St. Mary's Law Journal


Individuals who are not United States citizens and participate in violent or severe criminal activity are likely to be deported and become inadmissible for life. But noncitizens can also be deported for minor criminal activity which does not cause harm or serious damage. In such cases, deportation is an extreme punishment out of proportion to the offense. Unauthorized use of a motor vehicle (UUMV) is an example of a crime which can be committed without serious harm or damage. The Fifth Circuit regularly sustains decisions of lifetime reentry ban for noncitizens convicted of UUMV. Under immigration law, “aliens” who are lawful permanent residents (LPR) but who are convicted of aggravated felonies are deportable and permanently excludable from the United States.

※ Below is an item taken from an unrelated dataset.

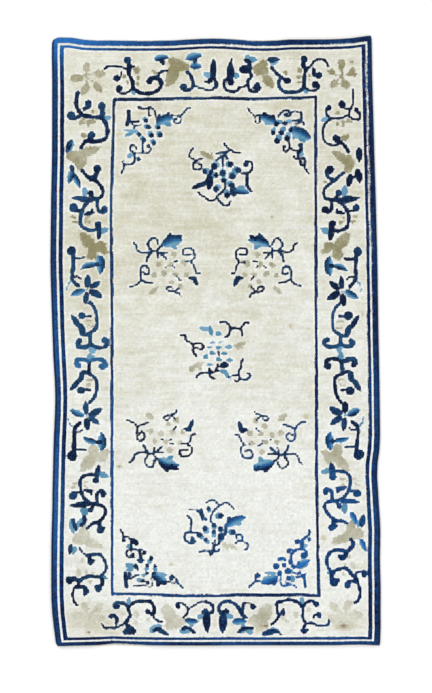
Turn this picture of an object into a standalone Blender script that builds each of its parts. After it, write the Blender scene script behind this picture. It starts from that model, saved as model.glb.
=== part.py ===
# Old Peking rug, hand knotted in one piece, lying flat on its back.
# +Z is up. The width runs along X and the length along +Y, which is up in a plan view.
# The origin is the middle of the rug's box, at floor level.
# Sizes here are in millimetres and become metres where a point of the mesh is placed.
import bpy
import bmesh
from math import exp

# Driving sizes
LENGTH = 1285.0
WIDTH = 695.0
WEB = 2.6            # thickness of the cotton warps and wefts alone, as they show at the two ends
EDGE_CORD = 5.2      # thickness of the overcast cord along each side
PILE_TOP = 10.5      # thickness with the standing pile
METRES = 0.001       # metres in a millimetre

# Columns and rows of the top face between its shaped margins
INNER_COLUMNS = 24
INNER_ROWS = 44

# How the top face climbs with the distance in from each long side: first the edge warps,
# overcast as a round cord, then the crease behind the cord, then the pile
SIDE_MARGIN = (
    {"inset": 0.0, "height": EDGE_CORD - 2.8},
    {"inset": 0.9, "height": EDGE_CORD - 0.8},
    {"inset": 2.4, "height": EDGE_CORD},
    {"inset": 4.0, "height": EDGE_CORD - 0.3},
    {"inset": 4.8, "height": PILE_TOP - 3.3},
    {"inset": 7.0, "height": PILE_TOP - 1.1},
    {"inset": 12.0, "height": PILE_TOP},
)

# The same for the two ends: a lip of flat cotton web, then the first rows of knots
END_MARGIN = (
    {"inset": 0.0, "height": WEB - 0.4},
    {"inset": 2.6, "height": WEB},
    {"inset": 3.4, "height": PILE_TOP - 4.1},
    {"inset": 5.6, "height": PILE_TOP - 1.3},
    {"inset": 11.0, "height": PILE_TOP},
)

# How far each long side stands in from its straight line, by the distance up from the bottom end.
# The left side narrows to its lower corner, and the right side is drawn in about a third of the way up.
SIDES = (
    {"up": 0, "left": 14.5, "right": 1.5},
    {"up": 6, "left": 11.8, "right": 1.2},
    {"up": 34, "left": 8.0, "right": 0.0},
    {"up": 76, "left": 3.4, "right": 0.3},
    {"up": 118, "left": 1.7, "right": 0.0},
    {"up": 181, "left": 1.7, "right": 1.5},
    {"up": 244, "left": 2.5, "right": 0.5},
    {"up": 286, "left": 4.0, "right": 3.2},
    {"up": 338, "left": 4.4, "right": 6.1},
    {"up": 366, "left": 5.2, "right": 7.7},
    {"up": 401, "left": 6.1, "right": 4.6},
    {"up": 425, "left": 6.6, "right": 1.3},
    {"up": 525, "left": 10.1, "right": 2.1},
    {"up": 622, "left": 5.7, "right": 4.0},
    {"up": 748, "left": 1.5, "right": 6.1},
    {"up": 811, "left": 0.0, "right": 7.1},
    {"up": 937, "left": 1.3, "right": 10.3},
    {"up": 1063, "left": 3.4, "right": 14.1},
    {"up": 1189, "left": 3.6, "right": 17.6},
    {"up": 1262, "left": 2.7, "right": 18.9},
    {"up": 1276, "left": 3.4, "right": 19.3},
    {"up": 1281, "left": 5.5, "right": 19.7},
    {"up": 1285, "left": 9.0, "right": 20.4},
)

# How far each end stands in from its straight line, by the distance across from the left side.
# The top end rises in the middle and runs out to a point at its right corner.
ENDS = (
    {"across": 0, "bottom": 0.6, "top": 6.6},
    {"across": 8, "bottom": 0.0, "top": 4.2},
    {"across": 24, "bottom": 0.0, "top": 2.7},
    {"across": 37, "bottom": 1.0, "top": 3.8},
    {"across": 52, "bottom": 1.2, "top": 7.4},
    {"across": 95, "bottom": 2.4, "top": 10.2},
    {"across": 116, "bottom": 4.0, "top": 10.0},
    {"across": 160, "bottom": 2.6, "top": 10.7},
    {"across": 258, "bottom": 1.4, "top": 10.1},
    {"across": 302, "bottom": 1.3, "top": 7.6},
    {"across": 345, "bottom": 1.5, "top": 5.9},
    {"across": 389, "bottom": 1.9, "top": 7.4},
    {"across": 432, "bottom": 1.9, "top": 10.3},
    {"across": 476, "bottom": 1.9, "top": 10.5},
    {"across": 519, "bottom": 1.9, "top": 8.0},
    {"across": 595, "bottom": 2.0, "top": 7.8},
    {"across": 649, "bottom": 3.4, "top": 5.5},
    {"across": 667, "bottom": 2.4, "top": 2.9},
    {"across": 695, "bottom": 2.0, "top": 0.0},
)

# Places where feet have worn the pile: centre across and up, reach each way and depth
WORN = (
    {"across": 142, "up": 3, "reach_x": 50, "reach_y": 7, "depth": 5.0},
    {"across": 102, "up": 1282, "reach_x": 16, "reach_y": 5, "depth": 2.6},
    {"across": 204, "up": 1282, "reach_x": 34, "reach_y": 5, "depth": 3.2},
    {"across": 447, "up": 1282, "reach_x": 48, "reach_y": 5, "depth": 3.0},
)

WOOL_COLOUR = (0.62, 0.60, 0.53, 1.0)
WOOL_ROUGHNESS = 0.92


def clear_scene():
    for thing in list(bpy.data.objects):
        bpy.data.objects.remove(thing, do_unlink=True)


def slope_at(rows, place, value, i):
    """Slope at row i: level at a peak or a hollow, so the curve never runs past its rows."""
    if i in (0, len(rows) - 1):
        return 0.0
    before = (rows[i][value] - rows[i - 1][value]) / (rows[i][place] - rows[i - 1][place])
    after = (rows[i + 1][value] - rows[i][value]) / (rows[i + 1][place] - rows[i][place])
    return 0.0 if before * after <= 0 else 2 * before * after / (before + after)


def read_curve(rows, place, value, at):
    """Value of a smooth curve through the table's rows, at one place along it."""
    at = min(max(at, rows[0][place]), rows[-1][place])
    i = next(k for k in range(1, len(rows)) if at <= rows[k][place]) - 1
    span = rows[i + 1][place] - rows[i][place]
    t = (at - rows[i][place]) / span
    start, end = rows[i][value], rows[i + 1][value]
    pull_in = slope_at(rows, place, value, i) * span
    pull_out = slope_at(rows, place, value, i + 1) * span
    return ((1 + 2 * t) * (1 - t) ** 2 * start + t * (1 - t) ** 2 * pull_in
            + t * t * (3 - 2 * t) * end + t * t * (t - 1) * pull_out)


def stations(length, margin, inner):
    """Distances along one side: the margin's insets from both ends and even steps between."""
    insets = [row["inset"] for row in margin]
    first, last = insets[-1], length - insets[-1]
    even = [first + (last - first) * k / inner for k in range(1, inner)]
    return insets + even + [length - inset for inset in reversed(insets)]


def climb(margin, inset):
    """Height of the top face at a distance in from an edge."""
    if inset >= margin[-1]["inset"]:
        return margin[-1]["height"]
    return read_curve(margin, "inset", "height", inset)


def wear(across, up):
    """Depth of pile that is worn away at one place."""
    return sum(
        spot["depth"]
        * exp(-((across - spot["across"]) / spot["reach_x"]) ** 4)
        * exp(-((up - spot["up"]) / spot["reach_y"]) ** 2)
        for spot in WORN
    )


def place_on_rug(across, up):
    """Point of the top face, in metres, for a place on a rug with straight sides."""
    share_x, share_y = across / WIDTH, up / LENGTH
    left = read_curve(SIDES, "up", "left", up)
    right = read_curve(SIDES, "up", "right", up)
    bottom = read_curve(ENDS, "across", "bottom", across)
    top = read_curve(ENDS, "across", "top", across)
    x = across - WIDTH / 2 + (1 - share_x) * left - share_x * right
    y = up - LENGTH / 2 + (1 - share_y) * bottom - share_y * top
    from_side = climb(SIDE_MARGIN, min(across, WIDTH - across))
    from_end = climb(END_MARGIN, min(up, LENGTH - up))
    height = max(min(from_side, from_end) - wear(across, up), END_MARGIN[0]["height"])
    return x * METRES, y * METRES, height * METRES


def build_rug():
    """A grid shaped as the top face, extruded down to one flat underside."""
    columns = stations(WIDTH, SIDE_MARGIN, INNER_COLUMNS)
    rows = stations(LENGTH, END_MARGIN, INNER_ROWS)
    bm = bmesh.new()
    bmesh.ops.create_grid(bm, x_segments=len(columns) - 1, y_segments=len(rows) - 1, size=0.5)
    for vertex in bm.verts:
        column = round((vertex.co.x + 0.5) * (len(columns) - 1))
        row = round((vertex.co.y + 0.5) * (len(rows) - 1))
        vertex.co = place_on_rug(columns[column], rows[row])
    rim = [edge for edge in bm.edges if edge.is_boundary]
    skirt = bmesh.ops.extrude_edge_only(bm, edges=rim)["geom"]
    for vertex in (part for part in skirt if isinstance(part, bmesh.types.BMVert)):
        vertex.co.z = 0.0
    bmesh.ops.contextual_create(bm, geom=[edge for edge in bm.edges if edge.is_boundary])
    bmesh.ops.recalc_face_normals(bm, faces=bm.faces[:])
    mesh = bpy.data.meshes.new("rug")
    bm.to_mesh(mesh)
    bm.free()
    mesh.shade_smooth()
    return bpy.data.objects.new("rug", mesh)


def wool_material():
    material = bpy.data.materials.new("cream_wool_pile")
    material.use_nodes = True
    shader = material.node_tree.nodes["Principled BSDF"]
    shader.inputs["Base Color"].default_value = WOOL_COLOUR
    shader.inputs["Roughness"].default_value = WOOL_ROUGHNESS
    shader.inputs["Metallic"].default_value = 0.0
    return material


def main():
    clear_scene()
    collection = bpy.data.collections.new("peking_rug")
    bpy.context.scene.collection.children.link(collection)
    rug = build_rug()
    rug.data.materials.append(wool_material())
    collection.objects.link(rug)


main()
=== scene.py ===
# Old Peking rug lying flat: knotted wool pile on a cotton ground, overcast sides and bare cotton ends.
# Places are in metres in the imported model's frame. The figures are drawn in knots from the rug's middle.
import bpy
import numpy as np
from functools import partial
from math import atan2, pi, radians
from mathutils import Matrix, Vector
from mathutils.bvhtree import BVHTree


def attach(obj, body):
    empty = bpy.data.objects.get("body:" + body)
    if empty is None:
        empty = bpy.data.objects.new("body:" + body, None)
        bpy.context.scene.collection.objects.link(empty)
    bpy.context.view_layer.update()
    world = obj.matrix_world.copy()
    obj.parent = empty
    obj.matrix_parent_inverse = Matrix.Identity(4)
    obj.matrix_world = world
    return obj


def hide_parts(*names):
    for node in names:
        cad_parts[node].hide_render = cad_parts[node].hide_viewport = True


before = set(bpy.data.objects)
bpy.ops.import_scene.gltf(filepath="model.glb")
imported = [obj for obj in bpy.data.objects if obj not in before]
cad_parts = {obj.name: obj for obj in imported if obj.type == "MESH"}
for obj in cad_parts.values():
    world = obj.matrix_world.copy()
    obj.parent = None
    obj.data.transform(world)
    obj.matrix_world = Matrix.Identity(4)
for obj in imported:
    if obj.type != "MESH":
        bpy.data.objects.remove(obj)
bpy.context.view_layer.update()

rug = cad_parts["rug"]
millimetre = 0.001

weave = {
    "across": 154,            # knots in one row
    "up": 286,                # rows of knots
    "knot": 4.5,              # the cartoon's square knot, mm
    "stepShare": 0.7,         # how much a figure's edge follows whole knots
    "drift": 0.22,            # how far the hand wanders from the cartoon, knots
    "seed": 11,
}


# The weaver's cartoon: every figure is a line, a ball or a leaf.
def line(width, *points, yarn="navy"):
    return {"form": "line", "points": points, "width": width, "yarn": yarn}


def ball(x, y, radius, yarn="navy"):
    return {"form": "ball", "points": ((x, y), (x, y)), "width": 2 * radius, "yarn": yarn}


def leaf(base, tip, width, bow=0.0, yarn="navy", light=None):
    # bow bends the rib to its left, and light names the side of the rib that is knotted in sky blue
    return {"form": "leaf", "points": (base, tip), "width": width, "bow": bow, "yarn": yarn, "light": light}


# The same three shapes in camel and in sky blue yarn
camelLine, camelBall, camelLeaf = (partial(shape, yarn="camel") for shape in (line, ball, leaf))
skyLine, skyBall, skyLeaf = (partial(shape, yarn="sky") for shape in (line, ball, leaf))


def grape(x, y, radius=1.3, light=(-0.5, 0.5)):
    # a navy berry over a sky blue one that shows at its lit side
    shine = skyBall(x + light[0], y + light[1], radius)
    return shine, ball(x - 0.3 * light[0], y - 0.3 * light[1], radius - 0.15)


def row(*things):
    # flattens berries, which are pairs, into one list
    shapes = []
    for thing in things:
        shapes.extend([thing] if isinstance(thing, dict) else thing)
    return shapes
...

Under the Immigration and Nationality Act (INA), a crime of violence is an aggravated felony for which the noncitizen is subject to deportation and a lifetime ban on reentry. Some of the most controversial issues involve whether specific crimes are crimes of violence and thus aggravated felonies. In deciding the issue, the United States Supreme Court looks to specific elements in the criminal statute at issue. These elements include the seriousness of the crime and the meaning of crime of violence under the INA. Unfortunately, the Court did not set out specific tests to determine whether offenses are crimes of violence. This gives the Fifth Circuit leeway to rule UUMV a crime of violence. Lacking a bright line test, noncitizens must rely on the Supreme Court to determine whether each new offense charged as a crime of violence is appropriately charged. The suggested guidelines for review by the court in determining whether UUMV is a crime of violence should be extended to all issues. These guidelines include how the offense has been treated in criminal law and the Sentencing Guidelines.